The proposed legislation would ban the purchase with food stamps of "cookies, chips, energy drinks, soft drinks, seafood or steak."
"The intention of the bill is to get the food stamp program back to its original intent, which is nutrition assistance," Rick Brattin, the representative who is sponsoring the proposed legislation, told the Washington Post
While curbing food stamp purchases of cookies, chips, energy drinks, and soft drinks falls in line with the food stamp program's mission to provide nutrition, seafood has been shown to be a healthy part of any diet.
As for steak, it is such a broad category that the bill essentially is banning people from buying any flat cuts of beef – regardless of price.
Mark Rank, a professor at Washington University and author of the book “Living on the Edge: The Realities of Welfare in America,” said the bill “seems really repressive."

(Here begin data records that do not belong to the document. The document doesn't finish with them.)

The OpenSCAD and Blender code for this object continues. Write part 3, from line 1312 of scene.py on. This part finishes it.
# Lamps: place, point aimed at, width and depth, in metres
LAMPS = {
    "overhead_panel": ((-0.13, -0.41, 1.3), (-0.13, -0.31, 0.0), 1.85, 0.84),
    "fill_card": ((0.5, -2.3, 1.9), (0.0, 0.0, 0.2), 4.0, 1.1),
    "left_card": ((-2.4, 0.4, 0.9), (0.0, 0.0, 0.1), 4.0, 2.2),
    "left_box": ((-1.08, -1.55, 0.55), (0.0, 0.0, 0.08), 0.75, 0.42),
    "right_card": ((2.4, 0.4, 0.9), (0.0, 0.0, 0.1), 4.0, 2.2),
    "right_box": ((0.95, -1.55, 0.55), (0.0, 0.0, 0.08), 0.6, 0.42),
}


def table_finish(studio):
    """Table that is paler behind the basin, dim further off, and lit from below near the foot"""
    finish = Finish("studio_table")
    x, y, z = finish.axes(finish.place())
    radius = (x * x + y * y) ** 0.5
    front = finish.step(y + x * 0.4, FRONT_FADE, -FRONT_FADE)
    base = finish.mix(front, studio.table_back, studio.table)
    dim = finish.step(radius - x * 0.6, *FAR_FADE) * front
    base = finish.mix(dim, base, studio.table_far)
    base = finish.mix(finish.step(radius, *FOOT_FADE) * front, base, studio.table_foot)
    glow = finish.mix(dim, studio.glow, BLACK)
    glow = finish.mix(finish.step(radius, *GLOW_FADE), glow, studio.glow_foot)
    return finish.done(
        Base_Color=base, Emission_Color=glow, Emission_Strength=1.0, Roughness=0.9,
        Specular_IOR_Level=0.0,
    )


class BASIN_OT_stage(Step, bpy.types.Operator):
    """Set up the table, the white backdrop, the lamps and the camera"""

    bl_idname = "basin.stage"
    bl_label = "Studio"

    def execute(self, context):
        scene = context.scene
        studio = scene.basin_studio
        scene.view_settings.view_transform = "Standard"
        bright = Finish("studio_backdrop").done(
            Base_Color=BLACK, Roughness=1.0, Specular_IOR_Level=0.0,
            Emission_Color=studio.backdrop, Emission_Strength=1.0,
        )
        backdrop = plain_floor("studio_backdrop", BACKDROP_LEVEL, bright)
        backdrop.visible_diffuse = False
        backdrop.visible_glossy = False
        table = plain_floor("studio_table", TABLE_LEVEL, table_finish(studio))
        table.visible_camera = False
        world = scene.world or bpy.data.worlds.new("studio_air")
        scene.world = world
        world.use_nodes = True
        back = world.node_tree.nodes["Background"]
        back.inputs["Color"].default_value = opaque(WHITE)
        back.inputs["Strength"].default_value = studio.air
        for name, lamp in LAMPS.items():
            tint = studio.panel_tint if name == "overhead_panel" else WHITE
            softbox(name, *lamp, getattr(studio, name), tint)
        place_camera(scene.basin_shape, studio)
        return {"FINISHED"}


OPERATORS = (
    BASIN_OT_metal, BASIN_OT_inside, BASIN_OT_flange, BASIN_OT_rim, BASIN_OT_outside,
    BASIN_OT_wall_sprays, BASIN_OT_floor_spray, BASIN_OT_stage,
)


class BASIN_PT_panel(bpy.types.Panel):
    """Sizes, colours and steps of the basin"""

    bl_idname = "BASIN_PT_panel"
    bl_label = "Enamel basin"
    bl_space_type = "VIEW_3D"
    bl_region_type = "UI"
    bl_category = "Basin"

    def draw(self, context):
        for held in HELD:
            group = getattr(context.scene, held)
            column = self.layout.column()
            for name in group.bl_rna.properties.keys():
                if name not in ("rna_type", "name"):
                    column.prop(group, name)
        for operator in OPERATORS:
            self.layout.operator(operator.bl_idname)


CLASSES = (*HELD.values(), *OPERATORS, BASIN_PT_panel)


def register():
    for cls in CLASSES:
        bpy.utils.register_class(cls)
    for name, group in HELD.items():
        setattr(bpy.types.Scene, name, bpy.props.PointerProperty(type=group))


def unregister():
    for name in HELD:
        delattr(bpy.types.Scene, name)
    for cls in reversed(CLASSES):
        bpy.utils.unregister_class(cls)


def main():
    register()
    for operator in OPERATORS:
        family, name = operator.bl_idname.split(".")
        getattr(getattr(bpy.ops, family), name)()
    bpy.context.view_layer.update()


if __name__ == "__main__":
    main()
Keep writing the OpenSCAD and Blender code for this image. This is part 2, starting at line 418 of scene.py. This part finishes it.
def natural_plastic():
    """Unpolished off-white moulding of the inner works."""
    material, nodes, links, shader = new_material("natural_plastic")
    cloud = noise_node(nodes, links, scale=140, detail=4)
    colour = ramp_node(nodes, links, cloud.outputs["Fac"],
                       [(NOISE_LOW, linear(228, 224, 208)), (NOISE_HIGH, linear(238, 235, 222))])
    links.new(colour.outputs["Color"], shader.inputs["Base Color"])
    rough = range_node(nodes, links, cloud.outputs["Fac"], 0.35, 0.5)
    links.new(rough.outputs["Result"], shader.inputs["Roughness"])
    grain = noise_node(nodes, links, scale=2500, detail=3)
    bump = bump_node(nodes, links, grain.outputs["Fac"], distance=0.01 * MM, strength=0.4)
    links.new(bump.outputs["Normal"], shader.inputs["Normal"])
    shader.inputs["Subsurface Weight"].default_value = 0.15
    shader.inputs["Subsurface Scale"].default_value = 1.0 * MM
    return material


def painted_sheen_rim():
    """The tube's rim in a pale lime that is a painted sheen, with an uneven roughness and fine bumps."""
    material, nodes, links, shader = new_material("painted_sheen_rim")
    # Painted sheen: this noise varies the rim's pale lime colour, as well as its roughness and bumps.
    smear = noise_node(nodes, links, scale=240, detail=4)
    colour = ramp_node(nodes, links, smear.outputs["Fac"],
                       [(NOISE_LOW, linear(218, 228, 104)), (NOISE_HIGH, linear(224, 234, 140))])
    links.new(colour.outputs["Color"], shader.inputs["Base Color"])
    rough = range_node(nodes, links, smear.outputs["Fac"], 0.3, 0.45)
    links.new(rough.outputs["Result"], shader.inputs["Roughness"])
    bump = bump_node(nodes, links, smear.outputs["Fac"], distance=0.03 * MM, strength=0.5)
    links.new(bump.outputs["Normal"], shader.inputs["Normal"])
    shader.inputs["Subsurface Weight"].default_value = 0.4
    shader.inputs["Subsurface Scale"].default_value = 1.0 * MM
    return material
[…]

"I don't see how it makes any sense to ban some of these foods,” he told the Washington Post. “Fish is something that should really be in your diet. And steak, what does that mean in this context?"
Representative Brattin admits that the language might need some tweaking.
"My intention wasn't to get rid of canned tuna and fish sticks,” he was quoted as saying by the Washington Post.
But he also insists that people are abusing the system by purchasing luxury foods, and believes that that must be stopped, even if it ends up requiring the inclusion of other less luxurious items.
"I have seen people purchasing filet mignons and crab legs with their EBT cards," he said. "When I can't afford it on my pay, I don't want people on the taxpayer's dime to afford those kinds of foods either."
Under the food stamp program, a single person can qualify for up to $194 dollars a month, or less than $7 a day. For a household of two, it's roughly twice that. For a household of three, it's about three times the amount.
Brattin's proposal is part of what Rank laments is a long history of stigmatizing food stamps and welfare programs in America.
"There are some isolated cases of abuse, sure," said Rank. "But they are hardly representative of what the people struggling to get by on SNAP are actually buying…. These people are spending their money extremely frugally."
While Brattin maintains that his bill aims to make the food stamp program revolve around nutrition, Rank said it is about legislating the lives of the poor.
"More than anything else, I think this is about controlling people," said Rank. "We should be treating people who are in poverty the same way we treat everyone else."